__EXERCISE BRIEF__. Only the lines from the one containing "washer_bottom = flange_top" through the one containing "if empty is" are wanted. Give them again exactly, both ends included.

__EXTRACTED DATA__.

========

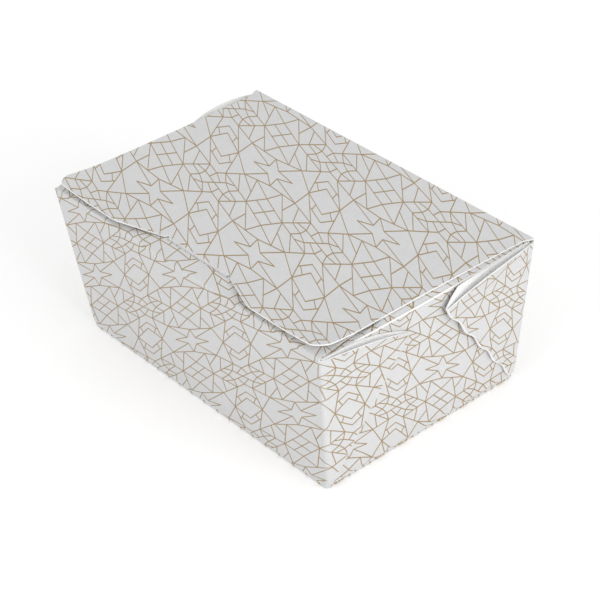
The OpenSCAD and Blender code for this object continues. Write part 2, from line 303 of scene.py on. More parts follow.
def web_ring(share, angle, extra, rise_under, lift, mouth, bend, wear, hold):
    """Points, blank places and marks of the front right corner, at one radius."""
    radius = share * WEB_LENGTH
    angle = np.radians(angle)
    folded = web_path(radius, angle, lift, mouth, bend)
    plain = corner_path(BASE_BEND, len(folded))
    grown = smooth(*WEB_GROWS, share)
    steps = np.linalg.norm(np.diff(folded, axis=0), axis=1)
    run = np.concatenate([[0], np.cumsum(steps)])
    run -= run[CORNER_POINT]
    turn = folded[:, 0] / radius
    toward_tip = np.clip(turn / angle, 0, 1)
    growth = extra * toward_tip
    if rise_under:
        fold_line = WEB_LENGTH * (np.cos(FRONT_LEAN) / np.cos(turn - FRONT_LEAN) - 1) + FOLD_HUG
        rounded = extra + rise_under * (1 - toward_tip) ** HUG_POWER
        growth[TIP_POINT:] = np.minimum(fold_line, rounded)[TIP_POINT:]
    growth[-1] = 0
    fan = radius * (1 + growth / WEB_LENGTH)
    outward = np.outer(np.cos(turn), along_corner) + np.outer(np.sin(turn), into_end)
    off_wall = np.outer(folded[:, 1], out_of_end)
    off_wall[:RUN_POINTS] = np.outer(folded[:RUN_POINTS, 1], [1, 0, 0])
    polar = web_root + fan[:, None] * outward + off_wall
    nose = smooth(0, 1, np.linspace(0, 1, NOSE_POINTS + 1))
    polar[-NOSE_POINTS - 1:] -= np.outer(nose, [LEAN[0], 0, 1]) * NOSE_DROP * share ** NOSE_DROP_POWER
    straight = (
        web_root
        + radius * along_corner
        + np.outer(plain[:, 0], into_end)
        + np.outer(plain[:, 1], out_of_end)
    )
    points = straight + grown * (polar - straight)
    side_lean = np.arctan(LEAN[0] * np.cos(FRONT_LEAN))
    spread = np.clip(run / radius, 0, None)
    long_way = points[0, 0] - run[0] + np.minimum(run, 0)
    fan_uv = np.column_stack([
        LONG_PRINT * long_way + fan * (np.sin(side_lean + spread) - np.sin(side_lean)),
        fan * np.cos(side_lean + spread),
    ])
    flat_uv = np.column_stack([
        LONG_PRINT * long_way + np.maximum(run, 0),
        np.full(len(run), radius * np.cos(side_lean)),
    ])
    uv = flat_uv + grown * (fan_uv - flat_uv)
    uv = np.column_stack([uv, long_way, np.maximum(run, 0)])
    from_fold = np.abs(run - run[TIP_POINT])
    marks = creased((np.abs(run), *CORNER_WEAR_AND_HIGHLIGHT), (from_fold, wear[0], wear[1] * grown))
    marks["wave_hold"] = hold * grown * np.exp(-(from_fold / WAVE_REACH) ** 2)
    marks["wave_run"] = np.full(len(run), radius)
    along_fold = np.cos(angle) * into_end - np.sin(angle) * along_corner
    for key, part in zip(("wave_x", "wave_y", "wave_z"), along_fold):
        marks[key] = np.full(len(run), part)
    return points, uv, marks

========

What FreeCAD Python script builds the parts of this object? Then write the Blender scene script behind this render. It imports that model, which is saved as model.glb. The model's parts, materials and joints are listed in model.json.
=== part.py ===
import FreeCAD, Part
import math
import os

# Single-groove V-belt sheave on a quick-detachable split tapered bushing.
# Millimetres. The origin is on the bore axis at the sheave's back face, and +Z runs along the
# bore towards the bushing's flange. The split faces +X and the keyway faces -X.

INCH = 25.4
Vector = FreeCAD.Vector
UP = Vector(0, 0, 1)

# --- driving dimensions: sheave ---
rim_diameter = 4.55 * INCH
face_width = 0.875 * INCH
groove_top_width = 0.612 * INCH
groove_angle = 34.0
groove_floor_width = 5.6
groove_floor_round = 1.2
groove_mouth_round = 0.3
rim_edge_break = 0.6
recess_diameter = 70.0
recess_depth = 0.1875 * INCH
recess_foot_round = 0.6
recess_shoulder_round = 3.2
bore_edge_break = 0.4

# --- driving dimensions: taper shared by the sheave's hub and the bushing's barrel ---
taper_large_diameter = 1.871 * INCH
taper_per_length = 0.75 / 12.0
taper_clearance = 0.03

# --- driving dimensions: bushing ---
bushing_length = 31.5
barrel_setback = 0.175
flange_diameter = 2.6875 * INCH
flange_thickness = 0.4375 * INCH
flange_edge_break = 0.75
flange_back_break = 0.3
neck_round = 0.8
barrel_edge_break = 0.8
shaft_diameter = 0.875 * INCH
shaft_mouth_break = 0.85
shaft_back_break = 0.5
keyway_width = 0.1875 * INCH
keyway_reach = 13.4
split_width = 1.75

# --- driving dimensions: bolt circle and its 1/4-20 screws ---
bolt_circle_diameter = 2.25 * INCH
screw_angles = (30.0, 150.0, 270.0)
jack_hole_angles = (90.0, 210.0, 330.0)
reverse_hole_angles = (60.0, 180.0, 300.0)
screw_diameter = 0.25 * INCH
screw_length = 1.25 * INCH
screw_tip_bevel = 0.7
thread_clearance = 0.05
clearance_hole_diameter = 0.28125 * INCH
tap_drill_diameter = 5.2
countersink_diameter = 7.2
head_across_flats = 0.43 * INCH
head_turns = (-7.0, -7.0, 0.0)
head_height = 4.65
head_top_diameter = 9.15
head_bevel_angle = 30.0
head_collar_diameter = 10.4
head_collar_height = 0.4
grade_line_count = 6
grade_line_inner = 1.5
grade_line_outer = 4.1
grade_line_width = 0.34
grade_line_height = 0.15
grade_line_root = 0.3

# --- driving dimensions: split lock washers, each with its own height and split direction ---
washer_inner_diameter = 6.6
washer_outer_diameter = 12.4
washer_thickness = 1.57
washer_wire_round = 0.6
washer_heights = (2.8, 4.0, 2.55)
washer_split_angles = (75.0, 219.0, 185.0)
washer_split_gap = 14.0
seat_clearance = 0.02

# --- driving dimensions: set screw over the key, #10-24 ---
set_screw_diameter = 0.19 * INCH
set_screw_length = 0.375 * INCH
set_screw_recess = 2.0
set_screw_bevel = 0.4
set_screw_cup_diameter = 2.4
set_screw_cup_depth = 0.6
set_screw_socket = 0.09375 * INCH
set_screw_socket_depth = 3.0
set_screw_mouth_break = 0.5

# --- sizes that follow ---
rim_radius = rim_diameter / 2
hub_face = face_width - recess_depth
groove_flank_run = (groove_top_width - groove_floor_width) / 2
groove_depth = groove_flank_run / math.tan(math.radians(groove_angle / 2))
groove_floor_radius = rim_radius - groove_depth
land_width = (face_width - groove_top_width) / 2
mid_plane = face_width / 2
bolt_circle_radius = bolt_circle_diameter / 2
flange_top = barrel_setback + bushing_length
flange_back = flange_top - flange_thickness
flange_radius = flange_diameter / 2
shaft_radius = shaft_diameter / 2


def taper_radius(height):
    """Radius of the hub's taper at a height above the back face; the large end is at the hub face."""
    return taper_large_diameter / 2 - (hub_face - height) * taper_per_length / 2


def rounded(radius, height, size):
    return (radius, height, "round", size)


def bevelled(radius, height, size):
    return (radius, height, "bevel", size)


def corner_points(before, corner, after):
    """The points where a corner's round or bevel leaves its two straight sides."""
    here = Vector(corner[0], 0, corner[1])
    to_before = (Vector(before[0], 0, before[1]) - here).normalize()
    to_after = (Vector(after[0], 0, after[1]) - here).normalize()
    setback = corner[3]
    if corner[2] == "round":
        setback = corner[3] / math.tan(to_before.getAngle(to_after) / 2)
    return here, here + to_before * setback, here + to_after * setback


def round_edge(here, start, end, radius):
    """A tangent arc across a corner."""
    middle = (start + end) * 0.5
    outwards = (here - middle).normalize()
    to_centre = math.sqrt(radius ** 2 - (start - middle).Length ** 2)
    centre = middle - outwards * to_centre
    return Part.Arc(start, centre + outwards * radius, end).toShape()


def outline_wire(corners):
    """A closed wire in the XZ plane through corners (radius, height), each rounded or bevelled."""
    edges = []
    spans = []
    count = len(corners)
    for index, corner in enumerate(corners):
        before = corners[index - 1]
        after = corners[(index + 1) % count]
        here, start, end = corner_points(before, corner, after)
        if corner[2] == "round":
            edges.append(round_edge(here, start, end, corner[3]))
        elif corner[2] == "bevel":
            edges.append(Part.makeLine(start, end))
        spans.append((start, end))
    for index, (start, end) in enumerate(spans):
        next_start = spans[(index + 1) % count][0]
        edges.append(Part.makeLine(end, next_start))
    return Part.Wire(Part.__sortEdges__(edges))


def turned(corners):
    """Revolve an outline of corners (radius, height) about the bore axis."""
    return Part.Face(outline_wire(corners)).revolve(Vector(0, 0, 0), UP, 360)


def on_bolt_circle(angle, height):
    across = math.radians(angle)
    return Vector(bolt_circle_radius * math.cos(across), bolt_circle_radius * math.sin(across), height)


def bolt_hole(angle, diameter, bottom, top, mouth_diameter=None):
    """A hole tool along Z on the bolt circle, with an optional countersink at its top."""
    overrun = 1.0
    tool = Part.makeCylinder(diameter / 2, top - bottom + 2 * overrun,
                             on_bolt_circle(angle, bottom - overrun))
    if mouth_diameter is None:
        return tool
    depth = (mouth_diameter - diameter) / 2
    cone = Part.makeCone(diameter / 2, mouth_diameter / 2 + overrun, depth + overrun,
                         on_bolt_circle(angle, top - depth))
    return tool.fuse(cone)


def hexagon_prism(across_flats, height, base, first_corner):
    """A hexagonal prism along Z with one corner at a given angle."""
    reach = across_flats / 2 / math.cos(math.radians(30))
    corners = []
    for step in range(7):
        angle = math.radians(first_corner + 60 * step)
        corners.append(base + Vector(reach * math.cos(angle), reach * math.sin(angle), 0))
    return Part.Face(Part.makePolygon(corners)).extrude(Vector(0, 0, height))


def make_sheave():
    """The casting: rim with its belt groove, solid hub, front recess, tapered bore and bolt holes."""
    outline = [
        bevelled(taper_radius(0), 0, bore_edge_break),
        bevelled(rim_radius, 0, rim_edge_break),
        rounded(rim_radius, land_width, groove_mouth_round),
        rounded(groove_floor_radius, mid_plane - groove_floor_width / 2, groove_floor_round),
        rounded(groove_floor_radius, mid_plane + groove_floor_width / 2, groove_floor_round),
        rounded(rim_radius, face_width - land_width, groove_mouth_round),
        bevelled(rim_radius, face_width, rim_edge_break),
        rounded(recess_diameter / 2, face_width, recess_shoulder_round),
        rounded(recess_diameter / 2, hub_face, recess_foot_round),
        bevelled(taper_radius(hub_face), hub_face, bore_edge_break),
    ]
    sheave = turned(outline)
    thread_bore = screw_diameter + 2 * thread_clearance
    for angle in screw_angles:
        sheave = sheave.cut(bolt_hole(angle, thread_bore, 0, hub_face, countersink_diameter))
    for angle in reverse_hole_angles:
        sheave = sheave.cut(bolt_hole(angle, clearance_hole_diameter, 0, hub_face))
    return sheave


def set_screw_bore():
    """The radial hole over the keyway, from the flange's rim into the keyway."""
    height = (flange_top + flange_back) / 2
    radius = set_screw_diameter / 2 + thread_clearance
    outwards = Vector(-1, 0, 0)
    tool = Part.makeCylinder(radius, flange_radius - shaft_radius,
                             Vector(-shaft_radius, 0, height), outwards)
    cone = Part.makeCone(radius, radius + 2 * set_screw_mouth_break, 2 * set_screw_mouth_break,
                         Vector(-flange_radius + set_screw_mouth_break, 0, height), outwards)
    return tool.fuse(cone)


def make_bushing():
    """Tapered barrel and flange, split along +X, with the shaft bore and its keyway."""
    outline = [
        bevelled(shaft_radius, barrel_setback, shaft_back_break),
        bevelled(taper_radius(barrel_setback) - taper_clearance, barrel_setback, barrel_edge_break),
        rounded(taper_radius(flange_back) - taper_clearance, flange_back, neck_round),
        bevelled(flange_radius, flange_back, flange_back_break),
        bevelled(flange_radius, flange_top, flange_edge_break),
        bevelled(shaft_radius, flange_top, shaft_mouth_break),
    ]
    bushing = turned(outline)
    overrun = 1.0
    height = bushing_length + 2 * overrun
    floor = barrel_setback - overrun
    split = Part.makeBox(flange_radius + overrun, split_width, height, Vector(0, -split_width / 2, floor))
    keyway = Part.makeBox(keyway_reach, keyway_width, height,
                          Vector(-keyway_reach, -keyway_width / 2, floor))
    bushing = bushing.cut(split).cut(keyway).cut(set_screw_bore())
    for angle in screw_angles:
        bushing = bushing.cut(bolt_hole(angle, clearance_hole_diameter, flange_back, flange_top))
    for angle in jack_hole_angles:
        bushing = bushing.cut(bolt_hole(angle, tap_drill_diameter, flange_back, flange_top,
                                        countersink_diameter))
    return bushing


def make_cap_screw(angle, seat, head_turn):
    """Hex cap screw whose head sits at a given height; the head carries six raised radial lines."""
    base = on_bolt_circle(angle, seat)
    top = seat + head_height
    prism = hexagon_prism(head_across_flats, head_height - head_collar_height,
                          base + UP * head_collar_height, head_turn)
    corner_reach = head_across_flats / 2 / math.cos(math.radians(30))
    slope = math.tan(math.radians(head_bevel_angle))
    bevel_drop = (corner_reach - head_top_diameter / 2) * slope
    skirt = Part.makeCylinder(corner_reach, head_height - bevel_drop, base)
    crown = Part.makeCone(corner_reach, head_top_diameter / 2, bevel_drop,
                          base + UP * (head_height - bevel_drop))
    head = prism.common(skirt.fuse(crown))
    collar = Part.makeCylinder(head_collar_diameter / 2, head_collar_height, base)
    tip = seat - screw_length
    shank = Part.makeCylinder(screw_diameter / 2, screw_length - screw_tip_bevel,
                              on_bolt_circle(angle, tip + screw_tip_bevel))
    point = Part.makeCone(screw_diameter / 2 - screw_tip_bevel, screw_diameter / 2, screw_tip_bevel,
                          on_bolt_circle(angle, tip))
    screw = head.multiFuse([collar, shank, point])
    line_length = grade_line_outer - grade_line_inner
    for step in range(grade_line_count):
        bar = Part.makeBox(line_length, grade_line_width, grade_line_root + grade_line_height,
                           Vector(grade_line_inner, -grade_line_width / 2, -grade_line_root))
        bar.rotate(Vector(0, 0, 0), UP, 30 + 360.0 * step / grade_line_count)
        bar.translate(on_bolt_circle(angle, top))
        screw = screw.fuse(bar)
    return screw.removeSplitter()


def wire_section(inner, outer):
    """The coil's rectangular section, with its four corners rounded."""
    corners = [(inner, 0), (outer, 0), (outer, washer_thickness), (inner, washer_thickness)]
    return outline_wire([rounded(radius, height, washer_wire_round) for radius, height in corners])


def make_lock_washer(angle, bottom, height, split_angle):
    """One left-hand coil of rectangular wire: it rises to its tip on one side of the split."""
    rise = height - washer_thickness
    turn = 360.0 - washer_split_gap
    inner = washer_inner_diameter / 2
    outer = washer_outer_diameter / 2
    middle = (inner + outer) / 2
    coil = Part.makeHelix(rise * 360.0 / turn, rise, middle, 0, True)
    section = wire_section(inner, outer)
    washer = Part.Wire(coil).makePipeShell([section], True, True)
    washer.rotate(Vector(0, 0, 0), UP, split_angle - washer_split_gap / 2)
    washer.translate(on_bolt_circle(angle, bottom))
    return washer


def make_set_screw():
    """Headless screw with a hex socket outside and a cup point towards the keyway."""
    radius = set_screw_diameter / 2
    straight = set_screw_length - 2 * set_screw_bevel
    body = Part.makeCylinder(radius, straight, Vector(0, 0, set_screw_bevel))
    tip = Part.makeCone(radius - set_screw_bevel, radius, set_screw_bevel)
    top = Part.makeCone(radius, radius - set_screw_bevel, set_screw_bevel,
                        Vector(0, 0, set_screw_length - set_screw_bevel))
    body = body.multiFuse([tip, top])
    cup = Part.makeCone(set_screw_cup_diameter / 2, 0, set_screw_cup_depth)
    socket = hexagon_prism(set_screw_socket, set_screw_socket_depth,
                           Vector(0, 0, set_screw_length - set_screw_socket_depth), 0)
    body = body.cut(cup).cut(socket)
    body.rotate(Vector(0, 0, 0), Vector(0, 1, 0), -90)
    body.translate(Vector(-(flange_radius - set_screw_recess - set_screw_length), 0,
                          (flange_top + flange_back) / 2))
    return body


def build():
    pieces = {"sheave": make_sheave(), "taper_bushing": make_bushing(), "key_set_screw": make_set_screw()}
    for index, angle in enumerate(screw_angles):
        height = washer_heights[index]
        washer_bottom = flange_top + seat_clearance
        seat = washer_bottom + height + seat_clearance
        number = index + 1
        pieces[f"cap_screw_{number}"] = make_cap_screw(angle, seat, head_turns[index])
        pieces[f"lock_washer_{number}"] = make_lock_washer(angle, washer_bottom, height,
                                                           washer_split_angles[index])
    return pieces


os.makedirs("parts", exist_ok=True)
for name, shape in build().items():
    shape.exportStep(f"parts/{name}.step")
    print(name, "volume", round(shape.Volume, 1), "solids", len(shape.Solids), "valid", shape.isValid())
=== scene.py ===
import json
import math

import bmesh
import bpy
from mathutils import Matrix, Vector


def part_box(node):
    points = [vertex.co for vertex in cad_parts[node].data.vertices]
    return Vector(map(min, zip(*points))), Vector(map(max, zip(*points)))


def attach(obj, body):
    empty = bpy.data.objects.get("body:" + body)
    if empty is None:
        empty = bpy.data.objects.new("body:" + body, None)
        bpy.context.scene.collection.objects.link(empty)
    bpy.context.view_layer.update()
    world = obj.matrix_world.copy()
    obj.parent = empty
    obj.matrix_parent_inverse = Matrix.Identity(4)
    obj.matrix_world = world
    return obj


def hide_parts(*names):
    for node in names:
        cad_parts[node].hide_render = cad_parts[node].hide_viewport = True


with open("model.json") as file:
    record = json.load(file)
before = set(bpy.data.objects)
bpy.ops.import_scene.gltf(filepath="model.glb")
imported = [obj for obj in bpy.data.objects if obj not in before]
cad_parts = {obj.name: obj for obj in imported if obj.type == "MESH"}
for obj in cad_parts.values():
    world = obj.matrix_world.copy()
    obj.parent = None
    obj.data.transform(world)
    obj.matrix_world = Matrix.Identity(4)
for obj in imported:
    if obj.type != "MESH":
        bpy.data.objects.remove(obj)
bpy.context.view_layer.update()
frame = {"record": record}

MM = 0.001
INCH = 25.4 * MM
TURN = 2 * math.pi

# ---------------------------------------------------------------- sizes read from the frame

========

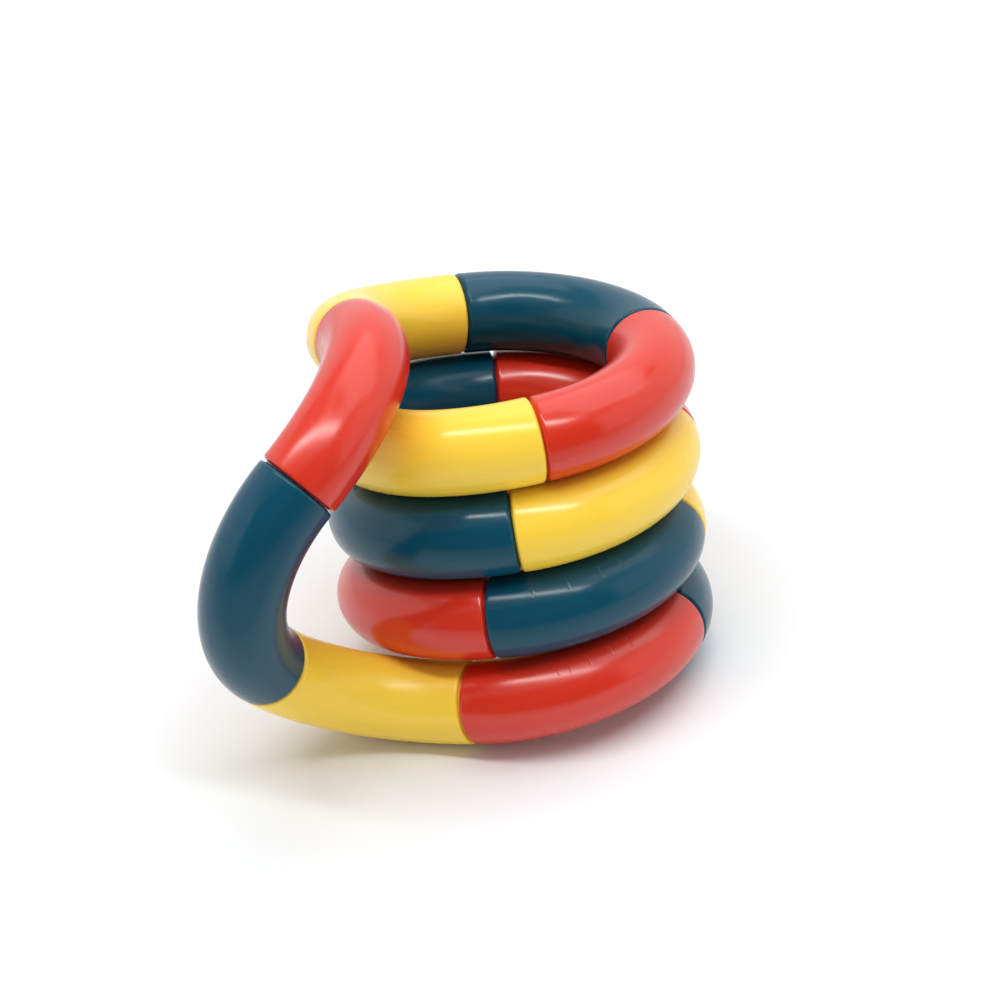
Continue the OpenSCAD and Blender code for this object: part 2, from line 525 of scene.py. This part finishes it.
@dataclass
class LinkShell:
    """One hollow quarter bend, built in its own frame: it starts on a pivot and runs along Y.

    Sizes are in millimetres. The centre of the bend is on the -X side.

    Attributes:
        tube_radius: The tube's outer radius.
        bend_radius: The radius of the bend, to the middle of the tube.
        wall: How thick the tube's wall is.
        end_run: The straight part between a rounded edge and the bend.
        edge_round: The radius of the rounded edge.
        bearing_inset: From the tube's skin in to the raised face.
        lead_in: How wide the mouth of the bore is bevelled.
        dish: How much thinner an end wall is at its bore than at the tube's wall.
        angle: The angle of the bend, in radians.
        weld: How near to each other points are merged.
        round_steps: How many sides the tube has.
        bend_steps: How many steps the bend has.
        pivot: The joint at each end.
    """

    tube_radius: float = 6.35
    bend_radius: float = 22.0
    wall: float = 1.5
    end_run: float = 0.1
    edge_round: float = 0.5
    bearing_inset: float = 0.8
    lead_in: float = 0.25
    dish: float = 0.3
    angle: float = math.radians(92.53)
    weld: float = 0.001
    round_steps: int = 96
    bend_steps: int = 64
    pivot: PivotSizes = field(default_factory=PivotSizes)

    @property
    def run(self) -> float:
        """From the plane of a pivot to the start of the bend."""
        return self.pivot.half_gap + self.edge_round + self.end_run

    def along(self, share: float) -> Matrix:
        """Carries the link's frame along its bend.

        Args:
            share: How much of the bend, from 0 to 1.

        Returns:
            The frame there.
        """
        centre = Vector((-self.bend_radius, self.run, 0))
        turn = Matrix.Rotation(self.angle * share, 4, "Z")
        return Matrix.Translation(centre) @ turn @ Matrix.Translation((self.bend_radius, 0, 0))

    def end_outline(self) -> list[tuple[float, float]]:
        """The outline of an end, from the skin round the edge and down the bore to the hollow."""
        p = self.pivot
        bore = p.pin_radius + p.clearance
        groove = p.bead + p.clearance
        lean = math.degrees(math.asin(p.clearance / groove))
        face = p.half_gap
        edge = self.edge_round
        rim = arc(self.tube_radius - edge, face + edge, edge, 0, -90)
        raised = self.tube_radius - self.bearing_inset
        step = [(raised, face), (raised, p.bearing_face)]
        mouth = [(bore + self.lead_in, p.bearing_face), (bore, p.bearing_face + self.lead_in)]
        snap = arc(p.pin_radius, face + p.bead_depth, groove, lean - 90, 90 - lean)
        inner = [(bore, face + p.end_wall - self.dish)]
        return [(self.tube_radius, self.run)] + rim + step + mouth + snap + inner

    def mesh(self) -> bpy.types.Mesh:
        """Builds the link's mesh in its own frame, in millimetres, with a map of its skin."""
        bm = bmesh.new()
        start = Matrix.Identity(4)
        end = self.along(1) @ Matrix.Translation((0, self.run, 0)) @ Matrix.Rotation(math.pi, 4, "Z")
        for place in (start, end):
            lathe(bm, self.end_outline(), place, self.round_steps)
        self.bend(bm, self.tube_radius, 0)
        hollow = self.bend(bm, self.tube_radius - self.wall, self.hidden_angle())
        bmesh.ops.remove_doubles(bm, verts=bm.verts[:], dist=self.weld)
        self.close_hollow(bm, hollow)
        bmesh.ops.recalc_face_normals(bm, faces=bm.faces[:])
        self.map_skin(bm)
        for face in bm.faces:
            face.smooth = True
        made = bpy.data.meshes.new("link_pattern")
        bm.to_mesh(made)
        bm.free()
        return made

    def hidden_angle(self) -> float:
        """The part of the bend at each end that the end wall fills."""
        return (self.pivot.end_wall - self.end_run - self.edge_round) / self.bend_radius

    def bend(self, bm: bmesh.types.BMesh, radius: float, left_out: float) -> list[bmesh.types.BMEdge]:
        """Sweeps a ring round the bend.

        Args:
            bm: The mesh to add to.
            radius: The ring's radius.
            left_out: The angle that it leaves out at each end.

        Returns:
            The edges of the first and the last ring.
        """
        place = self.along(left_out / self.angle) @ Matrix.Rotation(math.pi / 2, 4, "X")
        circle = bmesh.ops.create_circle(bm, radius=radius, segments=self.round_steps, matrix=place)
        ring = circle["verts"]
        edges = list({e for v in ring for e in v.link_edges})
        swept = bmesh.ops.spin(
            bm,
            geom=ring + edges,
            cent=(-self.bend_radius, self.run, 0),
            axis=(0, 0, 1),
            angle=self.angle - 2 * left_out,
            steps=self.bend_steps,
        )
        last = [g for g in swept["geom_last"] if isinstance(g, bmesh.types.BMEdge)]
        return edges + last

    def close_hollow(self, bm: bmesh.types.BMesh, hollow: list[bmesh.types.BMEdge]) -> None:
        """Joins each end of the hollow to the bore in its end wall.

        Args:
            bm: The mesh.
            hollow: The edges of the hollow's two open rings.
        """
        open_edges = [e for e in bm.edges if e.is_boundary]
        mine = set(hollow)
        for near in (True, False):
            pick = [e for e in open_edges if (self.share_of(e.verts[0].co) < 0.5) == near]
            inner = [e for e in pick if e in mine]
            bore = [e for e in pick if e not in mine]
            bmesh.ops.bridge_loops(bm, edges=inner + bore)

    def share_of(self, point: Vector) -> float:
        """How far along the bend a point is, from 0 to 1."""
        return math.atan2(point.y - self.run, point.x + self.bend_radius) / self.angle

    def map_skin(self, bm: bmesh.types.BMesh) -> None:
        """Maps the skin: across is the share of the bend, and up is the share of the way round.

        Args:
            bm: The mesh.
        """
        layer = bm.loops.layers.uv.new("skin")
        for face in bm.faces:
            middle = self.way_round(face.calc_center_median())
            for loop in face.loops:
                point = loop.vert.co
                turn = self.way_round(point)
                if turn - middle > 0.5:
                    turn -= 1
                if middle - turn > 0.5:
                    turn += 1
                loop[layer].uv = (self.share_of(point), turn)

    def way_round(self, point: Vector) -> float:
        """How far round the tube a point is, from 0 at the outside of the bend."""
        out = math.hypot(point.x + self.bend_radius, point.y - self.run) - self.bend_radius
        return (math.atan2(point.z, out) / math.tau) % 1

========

__TASK RESPONSE__.
        washer_bottom = flange_top + seat_clearance
        seat = washer_bottom + height + seat_clearance
        number = index + 1
        pieces[f"cap_screw_{number}"] = make_cap_screw(angle, seat, head_turns[index])
        pieces[f"lock_washer_{number}"] = make_lock_washer(angle, washer_bottom, height,
                                                           washer_split_angles[index])
    return pieces


os.makedirs("parts", exist_ok=True)
for name, shape in build().items():
    shape.exportStep(f"parts/{name}.step")
    print(name, "volume", round(shape.Volume, 1), "solids", len(shape.Solids), "valid", shape.isValid())
=== scene.py ===
import json
import math

import bmesh
import bpy
from mathutils import Matrix, Vector


def part_box(node):
    points = [vertex.co for vertex in cad_parts[node].data.vertices]
    return Vector(map(min, zip(*points))), Vector(map(max, zip(*points)))


def attach(obj, body):
    empty = bpy.data.objects.get("body:" + body)
    if empty is None:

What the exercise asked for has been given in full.